15 Gemäß § 35a SPG hat ein nach dieser Gesetzesbestimmung auszustellender Identitätsausweis ua. den Namen des Antragstellers zu enthalten. Nach dem Gesagten ist eine Adelsbezeichnung (vorliegend "Baron von") nicht Bestandteil des Namens österreichischer Staatsbürger, weshalb die Ausstellung eines dementsprechenden, diesen Namenszusatz enthaltenden Identitätsausweises schon nach der in Rede stehenden Bestimmung nicht in Betracht kommt.

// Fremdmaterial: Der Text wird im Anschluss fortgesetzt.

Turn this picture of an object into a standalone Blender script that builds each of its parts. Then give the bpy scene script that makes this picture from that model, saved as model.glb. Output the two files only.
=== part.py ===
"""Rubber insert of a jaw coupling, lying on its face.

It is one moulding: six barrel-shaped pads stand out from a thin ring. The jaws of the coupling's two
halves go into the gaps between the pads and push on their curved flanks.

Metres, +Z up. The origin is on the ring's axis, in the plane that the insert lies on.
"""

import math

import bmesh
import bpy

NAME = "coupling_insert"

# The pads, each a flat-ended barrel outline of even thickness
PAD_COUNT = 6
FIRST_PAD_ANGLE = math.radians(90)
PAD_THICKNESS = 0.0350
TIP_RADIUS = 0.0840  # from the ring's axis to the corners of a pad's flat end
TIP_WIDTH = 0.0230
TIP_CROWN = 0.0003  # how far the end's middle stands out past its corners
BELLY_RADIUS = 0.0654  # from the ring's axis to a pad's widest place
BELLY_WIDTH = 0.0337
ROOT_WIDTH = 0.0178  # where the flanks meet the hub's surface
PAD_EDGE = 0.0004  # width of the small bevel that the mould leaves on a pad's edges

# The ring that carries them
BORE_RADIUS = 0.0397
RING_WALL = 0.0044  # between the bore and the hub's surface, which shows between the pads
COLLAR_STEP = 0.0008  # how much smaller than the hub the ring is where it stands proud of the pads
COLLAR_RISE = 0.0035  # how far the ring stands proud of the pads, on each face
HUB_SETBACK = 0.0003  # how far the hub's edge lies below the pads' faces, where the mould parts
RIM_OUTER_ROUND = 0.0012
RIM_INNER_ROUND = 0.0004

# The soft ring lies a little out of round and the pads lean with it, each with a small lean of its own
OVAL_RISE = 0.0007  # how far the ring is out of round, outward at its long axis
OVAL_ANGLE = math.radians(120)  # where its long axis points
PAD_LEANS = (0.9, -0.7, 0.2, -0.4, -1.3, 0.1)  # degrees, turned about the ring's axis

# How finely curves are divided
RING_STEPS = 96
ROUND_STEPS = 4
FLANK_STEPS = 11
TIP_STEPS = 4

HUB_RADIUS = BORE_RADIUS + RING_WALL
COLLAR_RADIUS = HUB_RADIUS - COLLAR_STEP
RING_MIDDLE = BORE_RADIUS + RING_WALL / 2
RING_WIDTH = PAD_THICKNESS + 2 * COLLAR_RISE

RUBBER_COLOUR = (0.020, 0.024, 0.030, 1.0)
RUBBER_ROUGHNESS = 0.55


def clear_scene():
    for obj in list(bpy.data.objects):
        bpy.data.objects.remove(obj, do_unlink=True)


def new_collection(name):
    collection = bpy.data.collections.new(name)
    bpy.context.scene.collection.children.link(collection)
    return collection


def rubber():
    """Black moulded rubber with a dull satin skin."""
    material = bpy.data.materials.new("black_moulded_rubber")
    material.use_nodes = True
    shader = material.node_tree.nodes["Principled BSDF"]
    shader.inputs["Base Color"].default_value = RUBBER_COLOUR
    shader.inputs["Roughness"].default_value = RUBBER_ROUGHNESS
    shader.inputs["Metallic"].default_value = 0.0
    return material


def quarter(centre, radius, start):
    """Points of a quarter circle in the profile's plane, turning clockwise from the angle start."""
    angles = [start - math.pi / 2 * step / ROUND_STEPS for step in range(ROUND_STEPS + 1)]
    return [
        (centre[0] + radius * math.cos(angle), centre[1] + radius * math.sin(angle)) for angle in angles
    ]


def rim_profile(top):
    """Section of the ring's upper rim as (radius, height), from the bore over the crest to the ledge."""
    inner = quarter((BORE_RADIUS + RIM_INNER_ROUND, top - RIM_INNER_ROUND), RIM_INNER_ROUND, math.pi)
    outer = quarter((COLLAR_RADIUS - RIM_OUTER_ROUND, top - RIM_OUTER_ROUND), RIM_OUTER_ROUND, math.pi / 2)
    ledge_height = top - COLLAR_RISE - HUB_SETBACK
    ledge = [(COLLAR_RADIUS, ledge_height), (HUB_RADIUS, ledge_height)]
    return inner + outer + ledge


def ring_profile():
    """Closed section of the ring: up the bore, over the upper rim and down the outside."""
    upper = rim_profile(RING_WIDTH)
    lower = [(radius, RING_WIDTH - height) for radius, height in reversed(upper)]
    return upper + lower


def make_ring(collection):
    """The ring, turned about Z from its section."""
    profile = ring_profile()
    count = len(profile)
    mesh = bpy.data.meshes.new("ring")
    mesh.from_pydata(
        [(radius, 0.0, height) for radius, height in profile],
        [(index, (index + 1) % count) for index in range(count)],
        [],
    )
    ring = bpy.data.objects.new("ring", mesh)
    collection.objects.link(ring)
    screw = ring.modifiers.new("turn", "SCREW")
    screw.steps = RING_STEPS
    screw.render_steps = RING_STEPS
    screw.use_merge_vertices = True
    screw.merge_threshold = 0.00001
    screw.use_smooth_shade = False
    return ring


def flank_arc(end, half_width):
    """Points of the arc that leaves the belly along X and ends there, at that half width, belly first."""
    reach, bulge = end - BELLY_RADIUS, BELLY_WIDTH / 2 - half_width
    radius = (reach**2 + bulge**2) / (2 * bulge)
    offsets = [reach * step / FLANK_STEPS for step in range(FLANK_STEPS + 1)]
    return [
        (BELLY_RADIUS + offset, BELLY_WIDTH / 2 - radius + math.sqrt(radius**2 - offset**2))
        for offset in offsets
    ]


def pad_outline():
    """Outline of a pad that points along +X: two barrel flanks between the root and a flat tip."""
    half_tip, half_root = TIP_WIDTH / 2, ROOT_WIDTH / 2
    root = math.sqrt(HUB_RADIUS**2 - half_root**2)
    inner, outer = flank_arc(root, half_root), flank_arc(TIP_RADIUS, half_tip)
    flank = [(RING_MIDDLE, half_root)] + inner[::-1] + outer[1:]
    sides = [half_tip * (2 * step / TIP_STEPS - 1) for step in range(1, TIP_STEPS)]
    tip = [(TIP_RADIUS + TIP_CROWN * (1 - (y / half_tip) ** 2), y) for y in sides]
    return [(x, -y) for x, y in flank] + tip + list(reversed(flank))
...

16 Zur Frage der fehlenden Rechtsprechung des Verwaltungsgerichtshofes hinsichtlich des einer Berichtigung nach dem Personenstandsgesetz entgegenstehenden Vertrauensschutzes ist der Revisionswerber darauf zu verweisen, dass der Verwaltungsgerichtshof bereits mehrfach Berichtigungen nach § 42 PStG 2013 (vor dem 1. November 2013: nach § 15 PStG) von nach Inkrafttreten des Adelsaufhebungsgesetzes auch bereits jahrebzw. jahrzehntelang eingetragenen Adelsbezeichnungen als zulässig erachtet hat (etwa VwGH 28.2.2011, 2010/17/0278, VwGH 20.12.2016, Ra 2016/01/0233, oder auch VwGH 30.1.2018, Ra 2018/01/0003, 0004). Ein Fehlen diesbezüglicher Rechtsprechung liegt daher entgegen der Behauptung des Revisionswerbers nicht vor.

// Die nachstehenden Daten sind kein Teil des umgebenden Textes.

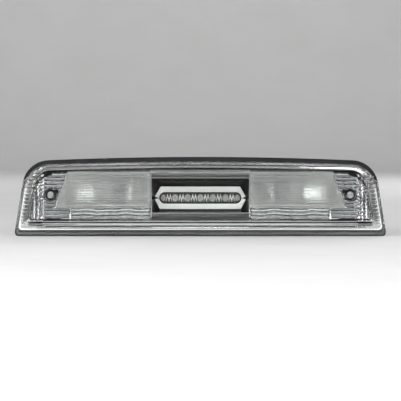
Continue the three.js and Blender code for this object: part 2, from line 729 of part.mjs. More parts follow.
const reflectorShape = reflector();
const cargoShape = cargoLens();
const holderShape = holder();
const bulbShape = bulb();
const filamentShape = filament();
for (const [side, s] of SIDES) {
  const half = new THREE.Group();
  half.scale.x = s;
  lamp.add(half);
  add(`reflector_${side}`, reflectorShape, M.chrome, half);
  add(`cargo_lens_${side}`, cargoShape, M.optic, half);
  add(`vent_cap_${side}`, ventCap(), M.rubber, half).position.set(VENT.x, 0, VENT.z);
  for (const [place, x, z] of REFLECTOR_SCREWS) {
    const fixing = screw(3, 1, HOUSING.panBack + GAP + 2, 2, x, z, 2);
    add(`reflector_screw_${side}_${place}`, fixing, M.steel, half);
  }
  const boardFixing = screw(2.6, 1.3, BOARD.rear + 2.1, -8.2, BOARD.screwX, SLOT.z, 1.8);
  add(`board_screw_${side}`, boardFixing, M.steel, half);
  const wellRing = washer(GASKET_RING.inner, GASKET_RING.outer, 0, GASKET_RING.thick, SCREW.x, 0);
  add(`well_seal_${side}`, wellRing, M.rubber, half).position.y = SCREW.seatY - GASKET_RING.thick - GAP;
  const fixing = screw(SCREW.headR, SCREW.shankR, SCREW.seatY - GAP - 3.4, SCREW.tipY, SCREW.x, 0, 3.4);
  add(`mounting_screw_${side}`, fixing, M.steel, half);

  const twist = new THREE.Group();
  twist.position.set(s * BULB.x, 0, BULB.z);
  lamp.add(twist);
  add(`bulb_holder_${side}`, holderShape, M.holder, twist);
  add(`holder_seal_${side}`, washer(13.6, 15.4, COLLAR.rear + GAP, 16.9, 0, 0, 32), M.rubber, twist);
  add(`cargo_bulb_${side}`, bulbShape, M.glass, twist);
  add(`filament_${side}`, filamentShape, M.tungsten, twist);
  for (const [end, z] of CONTACTS) {
    add(`contact_${side}_${end}`, box(-1.4, 1.4, 5, 27, z - 0.4, z + 0.4), M.brass, twist);
  }
}

export default lamp;
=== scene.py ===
"""Looks of the third brake light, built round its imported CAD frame.

Lengths are in millimetres in the frame's axes, and become metres where a mesh is made: +X points
right as seen from behind the truck, +Z up, and the lamp shines along -Y.
"""

import math
from contextlib import contextmanager
from dataclasses import dataclass, replace

import bmesh
import bpy
import numpy as np
from mathutils import Matrix, Vector

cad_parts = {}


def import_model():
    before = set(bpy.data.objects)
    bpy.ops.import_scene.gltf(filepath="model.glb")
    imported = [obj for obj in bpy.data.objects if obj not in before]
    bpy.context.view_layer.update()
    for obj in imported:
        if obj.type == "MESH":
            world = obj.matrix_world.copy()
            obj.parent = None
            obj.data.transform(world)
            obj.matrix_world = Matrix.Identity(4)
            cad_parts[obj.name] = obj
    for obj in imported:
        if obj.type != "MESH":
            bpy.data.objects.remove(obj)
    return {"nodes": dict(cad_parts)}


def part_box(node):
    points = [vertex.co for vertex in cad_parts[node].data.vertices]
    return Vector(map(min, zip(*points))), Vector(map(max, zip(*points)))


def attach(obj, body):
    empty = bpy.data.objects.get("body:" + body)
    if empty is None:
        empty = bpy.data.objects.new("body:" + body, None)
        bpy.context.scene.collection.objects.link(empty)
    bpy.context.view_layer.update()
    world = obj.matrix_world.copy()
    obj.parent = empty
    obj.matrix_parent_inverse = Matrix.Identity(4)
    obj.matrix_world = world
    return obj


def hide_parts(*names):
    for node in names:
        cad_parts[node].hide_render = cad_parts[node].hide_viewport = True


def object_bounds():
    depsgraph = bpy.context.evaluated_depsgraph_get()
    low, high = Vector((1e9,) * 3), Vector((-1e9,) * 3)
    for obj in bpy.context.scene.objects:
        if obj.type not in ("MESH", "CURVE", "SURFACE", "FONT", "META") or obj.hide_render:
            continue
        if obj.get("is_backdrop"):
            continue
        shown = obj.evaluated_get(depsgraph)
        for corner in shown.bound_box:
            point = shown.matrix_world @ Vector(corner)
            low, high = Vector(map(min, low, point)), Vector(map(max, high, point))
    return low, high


MM = 0.001
SIDES = (("left", -1), ("right", 1))

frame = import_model()
cad_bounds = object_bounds()


def cad(node):
    """Lowest and highest corner of a CAD node, in millimetres."""
    low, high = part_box(node)
    return np.array(low) / MM, np.array(high) / MM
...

17 Dem Vorbringen, der Revisionswerber trage seinen Namen als Doppelstaatsbürger seit seiner Geburt rechtmäßig in Deutschland und seit über vier Jahrzehnten gutgläubig in Österreich, weshalb die vorliegende Rechtssache mit der durch Urteil des EuGH vom 22.12.2010, Rs C-208/09 , (Sayn-Wittgenstein) beurteilten Rechtssache nicht vergleichbar sei, ist zu entgegnen, dass der EuGH im genannten Urteil die Untersagung der Führung einer Adelsbezeichnung durch die österreichischen Personenstandsbehörden im Hinblick auf das in Österreich im Verfassungsrang stehende Adelsaufhebungsgesetz als verhältnismäßig und somit nicht dem Unionsrecht widersprechend erkannt hat. Entgegen der Ansicht des Revisionswerbers sind dieselben Überlegungen für den vorliegenden Fall anwendbar: Mit dem Erwerb der österreichischen Staatsbürgerschaft wurde für den Revisionswerber das im Adelsaufhebungsgesetz und der dazu ergangenen Vollzugsanweisung festgelegte Verbot, die Adelsbezeichnung "Baron von" nach österreichischem Recht im Namen zu führen, wirksam; dabei kommt es nicht darauf an, ob der Revisionswerber als Staatsbürger eines weiteren Mitgliedsstaates der Europäischen Union in jenem Staat zur Führung eines diese Adelsbezeichnung enthaltenden Namens berechtigt ist (zum Führen von Adelsbezeichnungen durch Doppelbzw. Mehrfachstaatsbürger der Europäischen Union in Österreich vgl. etwa VwGH 15.9.2011, 2009/17/0067, oder auch zuletzt VwGH 30.1.2018, Ra 2018/01/0003, 0004).

18 In der Revision werden somit insgesamt keine Rechtsfragen aufgeworfen, denen im Sinne des Art. 133 Abs. 4 B-VG grundsätzliche Bedeutung zukäme. Die Revision war daher zurückzuweisen.